The U.S. rulers are using economic and political blackmail--sanctions along with a $1 billion carrot of "aid"--to pressure the Yugoslav regime to bow to their dictates, from turning over Milosevic for a political show trial in The Hague, to accepting more and more dependence on the capitalist market. Those who will be affected by the U.S. and other imperialists' demands for economic "reforms"--and the resulting mass layoffs and economic dislocation--will be workers and farmers.

But the imperialist powers cannot reform capitalism back into existence. Their biggest obstacle is not the regime--which speaks for would-be capitalists--but Yugoslavia's working people, who will resist the onslaught on their social and political rights. That is why Washington's long-term aim is to weaken and eventually overthrow the workers state in Yugoslavia, which can only be done by direct military force.

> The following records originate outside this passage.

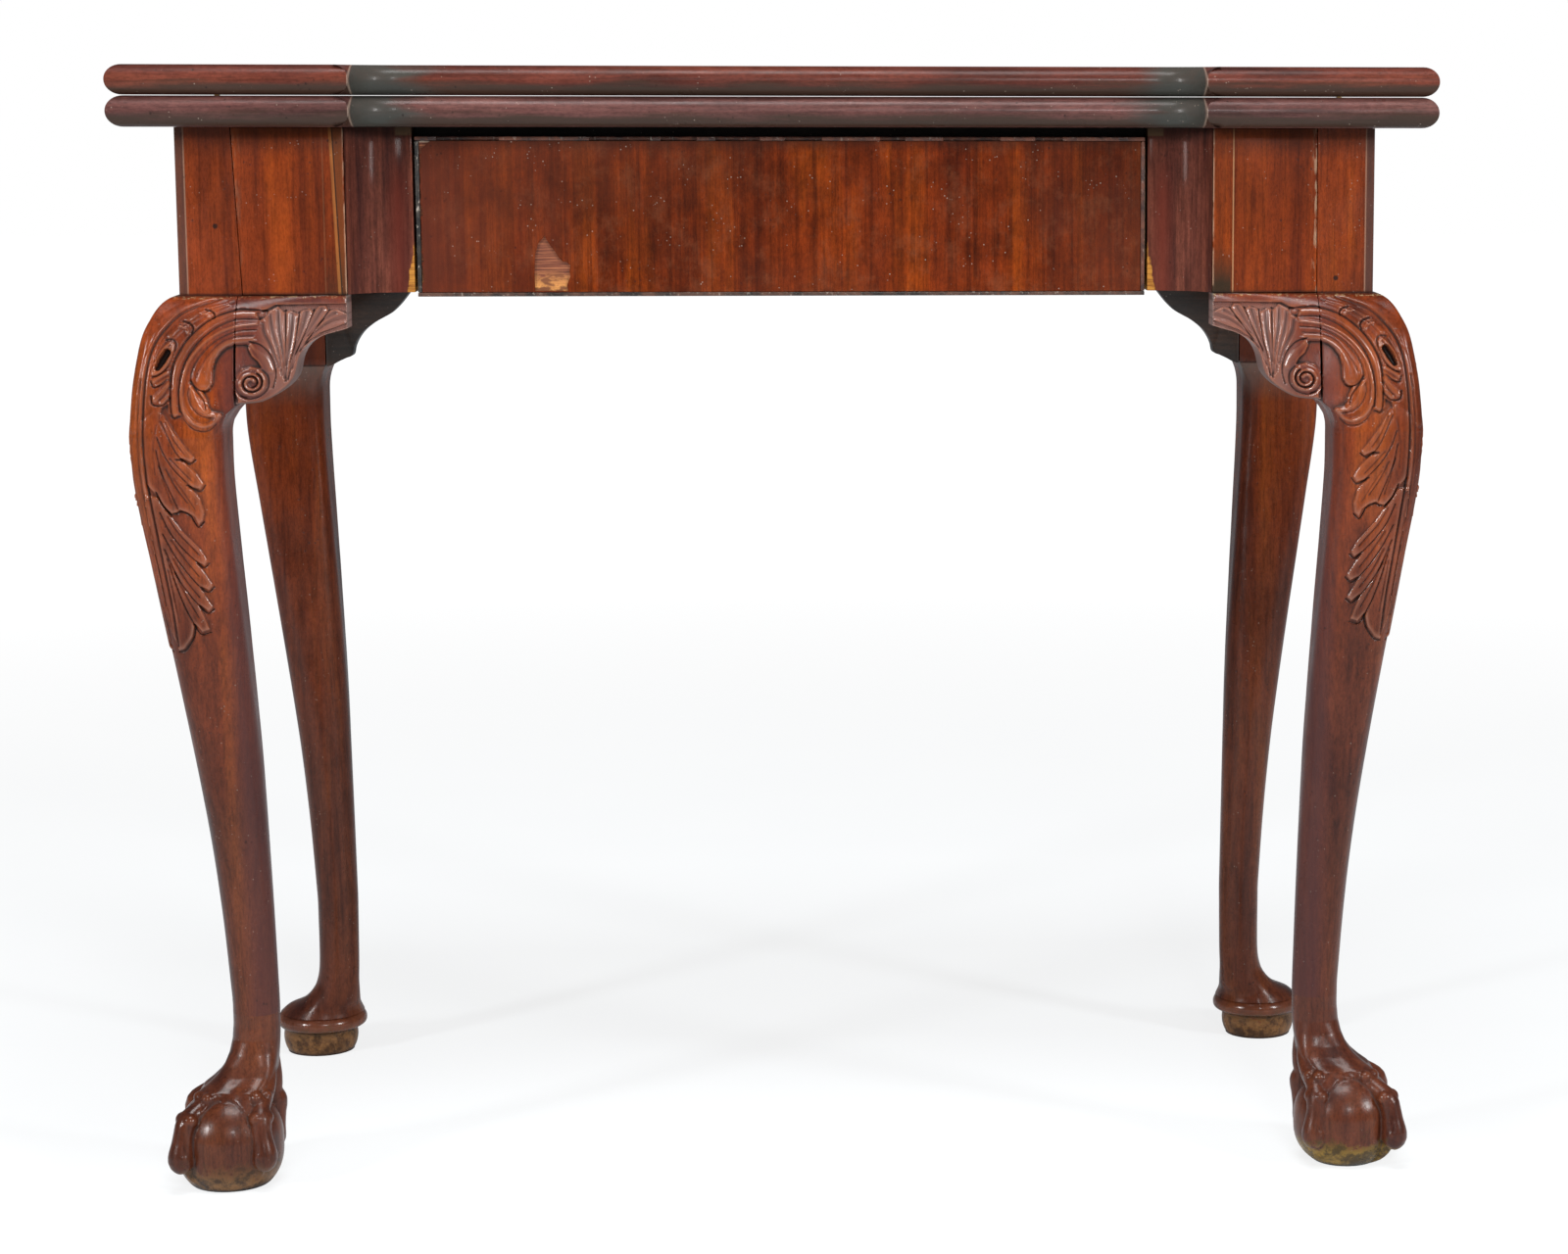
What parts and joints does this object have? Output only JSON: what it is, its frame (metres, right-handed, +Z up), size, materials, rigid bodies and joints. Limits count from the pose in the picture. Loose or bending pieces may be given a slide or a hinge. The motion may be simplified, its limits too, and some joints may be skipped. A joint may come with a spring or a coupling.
{
  "type": "card table",
  "caption": "Card table with a folding top, carved cabriole front legs on claw-and-ball feet, plain rear legs on pad feet, a swinging rear leg and a frieze drawer.",
  "frame": {"origin": "on the floor, under the middle of the closed table's overall length and depth", "axes": "+X to the right along the top's length, +Y from the drawer's side to the rear, +Z up"},
  "size_m": [0.84, 0.424, 0.7338],
  "materials": {
    "mahogany": "worn dark red-brown wax",
    "figured_veneer": "worn orange-brown polish",
    "oak": "dry, unpolished",
    "pine": "dry, unpolished",
    "brass": "dull",
    "iron": "dull, dark"
  },
  "bodies": {
    "frame": {"lower_leaf": "mahogany", "front_leg_left": "mahogany", "front_leg_right": "mahogany", "rear_leg_fixed": "mahogany", "knee_bracket_front_left": "mahogany", "knee_bracket_front_right": "mahogany", "knee_bracket_side_left": "mahogany", "knee_bracket_side_right": "mahogany", "rear_bracket_fixed": "mahogany", "frieze_block_left": "figured_veneer", "frieze_block_right": "figured_veneer", "hollow_cheek_left": "figured_veneer", "hollow_cheek_right": "figured_veneer", "side_rail_left": "mahogany", "side_rail_right": "mahogany", "inner_rear_rail": "pine", "fly_rail_fixed": "oak", "front_top_rail": "pine", "front_bottom_rail": "pine", "drawer_runner_left": "pine", "drawer_runner_right": "pine", "drawer_guide_left": "pine", "drawer_guide_right": "pine", "drawer_kicker_left": "pine", "drawer_kicker_right": "pine", "gate_pin": "iron", "hinge_plate_lower_left": "brass", "hinge_plate_lower_right": "brass", "hinge_pin_left": "brass", "hinge_pin_right": "brass", "hinge_screw_lower_left_front": "brass", "hinge_screw_lower_left_rear": "brass", "hinge_screw_lower_right_front": "brass", "hinge_screw_lower_right_rear": "brass", "leaf_screw_front_left": "iron", "leaf_screw_front_middle": "iron", "leaf_screw_front_right": "iron", "leaf_screw_rear_left": "iron", "leaf_screw_rear_right": "iron"},
    "gate": {"gate_rail": "oak", "rear_leg_gate": "mahogany", "rear_bracket_gate": "mahogany"},
    "upper_leaf": {"upper_leaf": "mahogany", "hinge_plate_upper_left": "brass", "hinge_plate_upper_right": "brass", "hinge_screw_upper_left_front": "brass", "hinge_screw_upper_left_rear": "brass", "hinge_screw_upper_right_front": "brass", "hinge_screw_upper_right_rear": "brass"},
    "drawer": {"drawer_front": "oak", "drawer_veneer": "figured_veneer", "cockbead_top": "mahogany", "cockbead_bottom": "mahogany", "cockbead_left": "mahogany", "cockbead_right": "mahogany", "drawer_side_left": "oak", "drawer_side_right": "oak", "drawer_back": "oak", "drawer_bottom": "oak"}
  },
  "joints": [
    {"name": "leaf_fold", "type": "hinge", "parent": "frame", "child": "upper_leaf", "pos_m": [0, 0.208, 0.7144], "axis": [-1, 0, 0], "range_deg": [0, 180]},
    {"name": "gate_swing", "type": "hinge", "parent": "frame", "child": "gate", "pos_m": [-0.03, 0.1548, 0.5885], "axis": [0, 0, -1], "range_deg": [0, 90]},
    {"name": "drawer_slide", "type": "slide", "parent": "frame", "child": "drawer", "axis": [0, -1, 0], "range_m": [0, 0.205]}
  ]
}
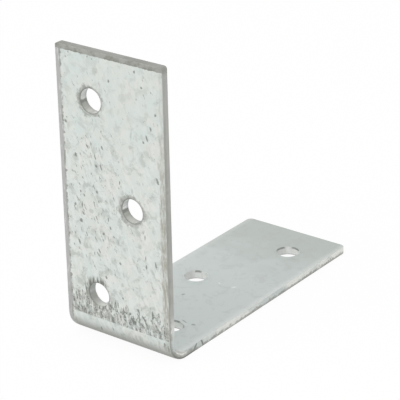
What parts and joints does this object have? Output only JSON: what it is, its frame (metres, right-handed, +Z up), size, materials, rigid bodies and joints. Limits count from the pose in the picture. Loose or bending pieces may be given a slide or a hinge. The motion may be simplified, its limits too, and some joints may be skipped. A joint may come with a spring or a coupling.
{
  "type": "corner brace bracket",
  "caption": "L-shaped corner brace folded from a strip of galvanised steel sheet, with screw holes zigzagging along both legs.",
  "frame": {"origin": "middle of the footprint on the surface that the brace stands on: halfway along the horizontal leg and halfway across the strip, at the underside", "axes": "+Z up along the vertical leg, +Y from the vertical leg towards the horizontal leg's tip, X across the strip; seen from the vertical leg's outer face with Z up, +X is to the right"},
  "size_m": [0.025, 0.0604, 0.06],
  "materials": {
    "galvanised_steel": "hot-dip galvanised, dull pale grey with a faint mottle, small pits and scuffs"
  },
  "bodies": {
    "root": {"corner_brace": "galvanised_steel"}
  },
  "joints": []
}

From the early 1990s, Washington and other imperialist powers seized on the warfare between rival bureaucratic gangs in Yugoslavia to intervene militarily, first in Bosnia, then in Kosova, where the chauvinist Serb regime unleashed a brutal assault on the Albanian population and its aspirations for national self-determination. Wrapping itself falsely in the banner of defending the Albanians from repression, the U.S. government used military power in Kosova and Serbia to try to assert its domination over its European imperialist rivals and to assault the working people of Yugoslavia. Today, U.S. occupation troops in the region are exploiting the unfolding conflict in Macedonia to flex their muscles and crack down on anyone who gets in the way, whether Albanians, Macedonians, Serbs, Croats, or others.

The increased U.S. reliance on military might, brutality, and trampling of national sovereignty is not an aberration. It is how imperialism works--what the imperialist rulers have in store for working people around the world.

Milosevic deserves to be judged for his crimes against working people. But only by the workers and far-mers of Yugoslavia, not by the imperialist powers--the world's biggest war criminals. Washington--which is responsible for the brutal bombing of Serbia, the slaughter of 150,000 soldiers and civilians in Iraq in 1991, and the incineration of the civilian populations of Hiroshima and Nagasaki in 1945--has no right to sit in judgment of anyone.

It was workers and farmers in Serbia--not Washington and its cohorts--who brought down Milosevic's government last year through massive protests and strikes. It was the workers and farmers of Yugoslavia who carried out a deep-going socialist revolution in the 1940s. It is only working people in Yugoslavia who can confront and resolve the problems they face today. The job of working people in the United States is to answer Washington's lies and hypocrisy, and to explain their warmongering aims in the Balkans and worldwide.